PROBLEM DETAILS: Reproduce the material exactly, omitting nothing.

SOURCE DATA:
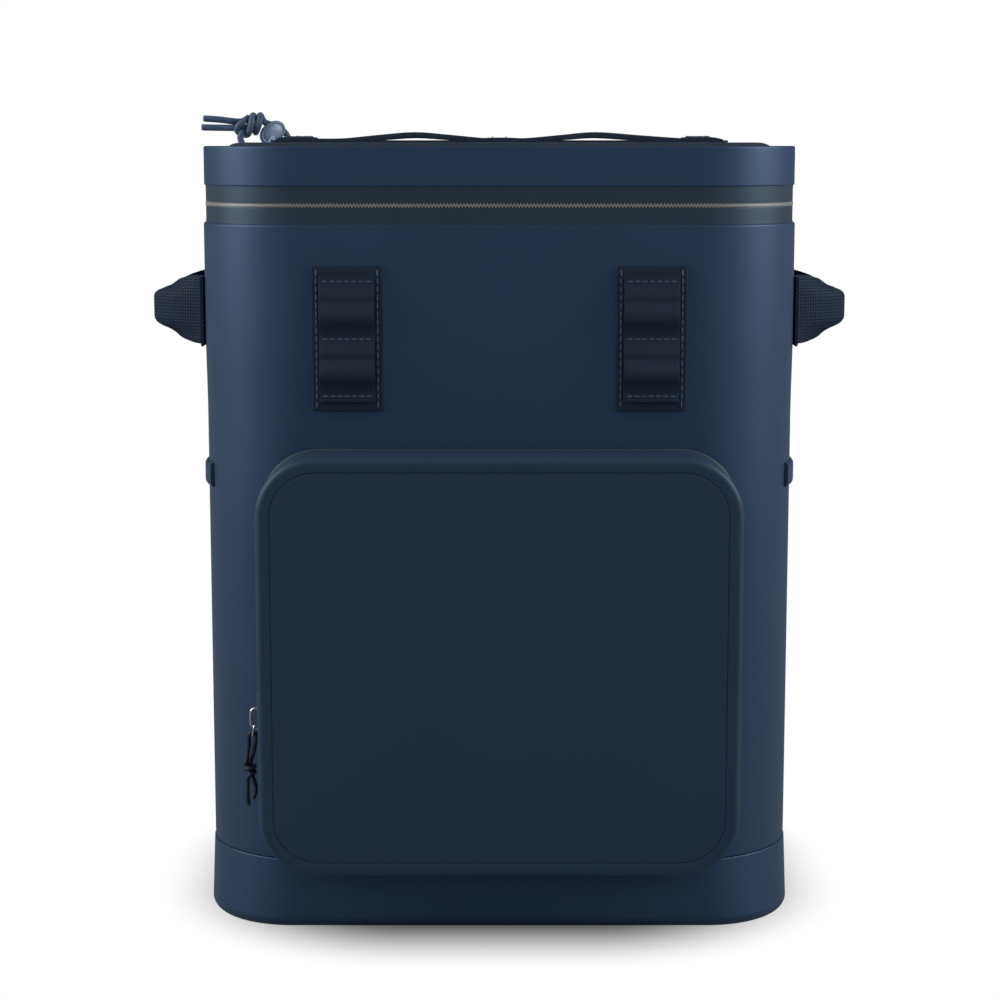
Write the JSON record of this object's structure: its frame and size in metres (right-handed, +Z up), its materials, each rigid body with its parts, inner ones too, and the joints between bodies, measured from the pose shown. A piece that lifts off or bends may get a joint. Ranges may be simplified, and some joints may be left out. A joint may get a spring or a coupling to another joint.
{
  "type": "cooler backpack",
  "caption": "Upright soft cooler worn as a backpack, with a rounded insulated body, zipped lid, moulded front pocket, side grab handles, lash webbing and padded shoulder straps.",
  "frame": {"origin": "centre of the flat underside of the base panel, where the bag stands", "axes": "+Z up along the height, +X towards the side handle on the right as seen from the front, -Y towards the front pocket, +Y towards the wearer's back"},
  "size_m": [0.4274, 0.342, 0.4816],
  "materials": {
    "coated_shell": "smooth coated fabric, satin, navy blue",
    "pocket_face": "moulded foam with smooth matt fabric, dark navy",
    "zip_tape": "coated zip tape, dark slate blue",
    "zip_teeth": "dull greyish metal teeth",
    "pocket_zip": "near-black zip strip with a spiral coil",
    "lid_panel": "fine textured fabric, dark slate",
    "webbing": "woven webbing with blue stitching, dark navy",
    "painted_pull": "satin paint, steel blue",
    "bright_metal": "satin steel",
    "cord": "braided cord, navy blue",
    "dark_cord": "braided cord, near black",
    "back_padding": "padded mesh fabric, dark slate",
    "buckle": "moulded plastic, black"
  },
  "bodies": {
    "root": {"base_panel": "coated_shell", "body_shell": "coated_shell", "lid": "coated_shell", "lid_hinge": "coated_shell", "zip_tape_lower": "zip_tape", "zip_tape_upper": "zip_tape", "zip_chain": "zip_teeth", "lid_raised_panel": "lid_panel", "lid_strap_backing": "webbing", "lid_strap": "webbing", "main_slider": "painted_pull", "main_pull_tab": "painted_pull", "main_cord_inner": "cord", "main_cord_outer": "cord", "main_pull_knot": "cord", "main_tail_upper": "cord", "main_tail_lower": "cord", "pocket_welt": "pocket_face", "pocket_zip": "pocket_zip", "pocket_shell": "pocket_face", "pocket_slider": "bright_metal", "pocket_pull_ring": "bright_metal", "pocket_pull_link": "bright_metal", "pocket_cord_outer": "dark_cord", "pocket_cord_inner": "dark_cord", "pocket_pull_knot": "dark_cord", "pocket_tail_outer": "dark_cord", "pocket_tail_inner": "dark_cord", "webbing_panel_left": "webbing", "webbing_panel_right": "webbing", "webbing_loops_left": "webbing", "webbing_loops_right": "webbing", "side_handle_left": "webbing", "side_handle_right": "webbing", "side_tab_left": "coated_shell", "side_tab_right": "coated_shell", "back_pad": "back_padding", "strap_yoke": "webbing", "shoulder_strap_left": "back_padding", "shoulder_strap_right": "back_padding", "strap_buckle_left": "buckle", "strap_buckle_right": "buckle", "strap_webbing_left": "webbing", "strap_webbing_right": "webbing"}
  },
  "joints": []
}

ANSWER IN FULL:
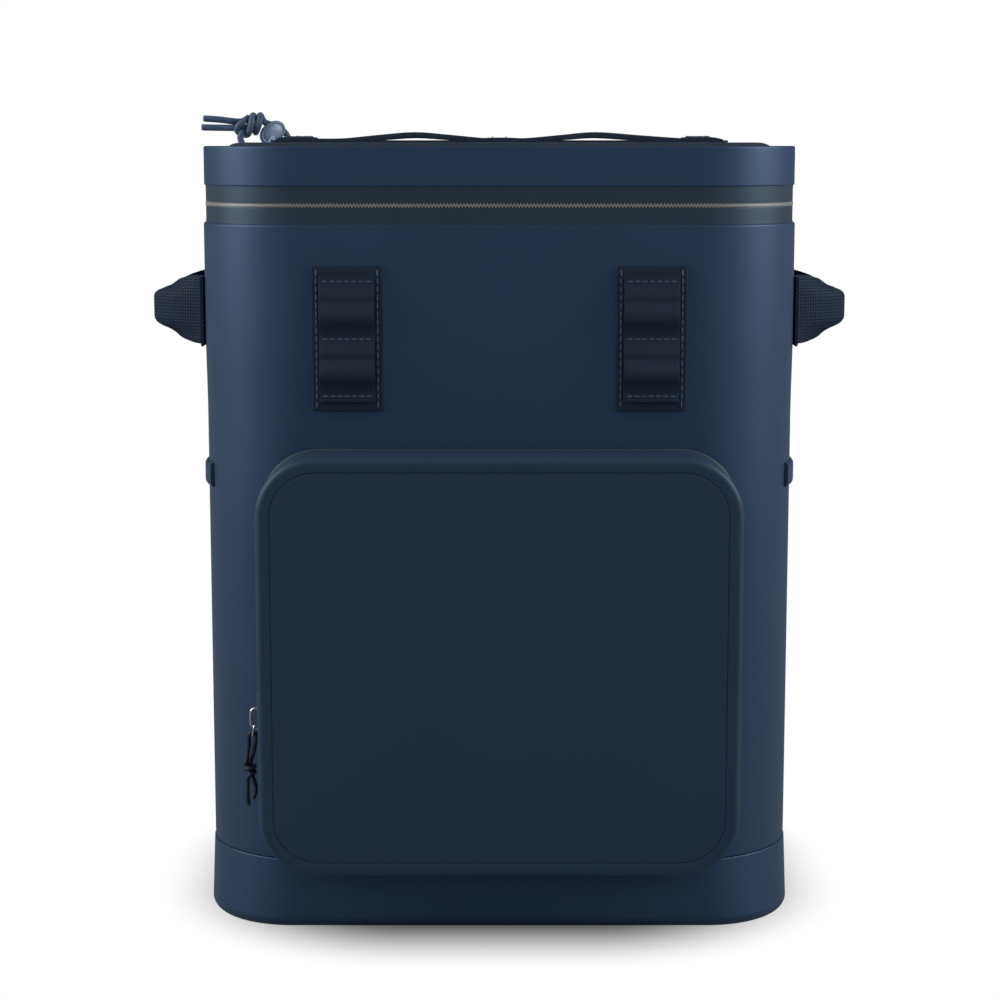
Write the JSON record of this object's structure: its frame and size in metres (right-handed, +Z up), its materials, each rigid body with its parts, inner ones too, and the joints between bodies, measured from the pose shown. A piece that lifts off or bends may get a joint. Ranges may be simplified, and some joints may be left out. A joint may get a spring or a coupling to another joint.
{
  "type": "cooler backpack",
  "caption": "Upright soft cooler worn as a backpack, with a rounded insulated body, zipped lid, moulded front pocket, side grab handles, lash webbing and padded shoulder straps.",
  "frame": {"origin": "centre of the flat underside of the base panel, where the bag stands", "axes": "+Z up along the height, +X towards the side handle on the right as seen from the front, -Y towards the front pocket, +Y towards the wearer's back"},
  "size_m": [0.4274, 0.342, 0.4816],
  "materials": {
    "coated_shell": "smooth coated fabric, satin, navy blue",
    "pocket_face": "moulded foam with smooth matt fabric, dark navy",
    "zip_tape": "coated zip tape, dark slate blue",
    "zip_teeth": "dull greyish metal teeth",
    "pocket_zip": "near-black zip strip with a spiral coil",
    "lid_panel": "fine textured fabric, dark slate",
    "webbing": "woven webbing with blue stitching, dark navy",
    "painted_pull": "satin paint, steel blue",
    "bright_metal": "satin steel",
    "cord": "braided cord, navy blue",
    "dark_cord": "braided cord, near black",
    "back_padding": "padded mesh fabric, dark slate",
    "buckle": "moulded plastic, black"
  },
  "bodies": {
    "root": {"base_panel": "coated_shell", "body_shell": "coated_shell", "lid": "coated_shell", "lid_hinge": "coated_shell", "zip_tape_lower": "zip_tape", "zip_tape_upper": "zip_tape", "zip_chain": "zip_teeth", "lid_raised_panel": "lid_panel", "lid_strap_backing": "webbing", "lid_strap": "webbing", "main_slider": "painted_pull", "main_pull_tab": "painted_pull", "main_cord_inner": "cord", "main_cord_outer": "cord", "main_pull_knot": "cord", "main_tail_upper": "cord", "main_tail_lower": "cord", "pocket_welt": "pocket_face", "pocket_zip": "pocket_zip", "pocket_shell": "pocket_face", "pocket_slider": "bright_metal", "pocket_pull_ring": "bright_metal", "pocket_pull_link": "bright_metal", "pocket_cord_outer": "dark_cord", "pocket_cord_inner": "dark_cord", "pocket_pull_knot": "dark_cord", "pocket_tail_outer": "dark_cord", "pocket_tail_inner": "dark_cord", "webbing_panel_left": "webbing", "webbing_panel_right": "webbing", "webbing_loops_left": "webbing", "webbing_loops_right": "webbing", "side_handle_left": "webbing", "side_handle_right": "webbing", "side_tab_left": "coated_shell", "side_tab_right": "coated_shell", "back_pad": "back_padding", "strap_yoke": "webbing", "shoulder_strap_left": "back_padding", "shoulder_strap_right": "back_padding", "strap_buckle_left": "buckle", "strap_buckle_right": "buckle", "strap_webbing_left": "webbing", "strap_webbing_right": "webbing"}
  },
  "joints": []
}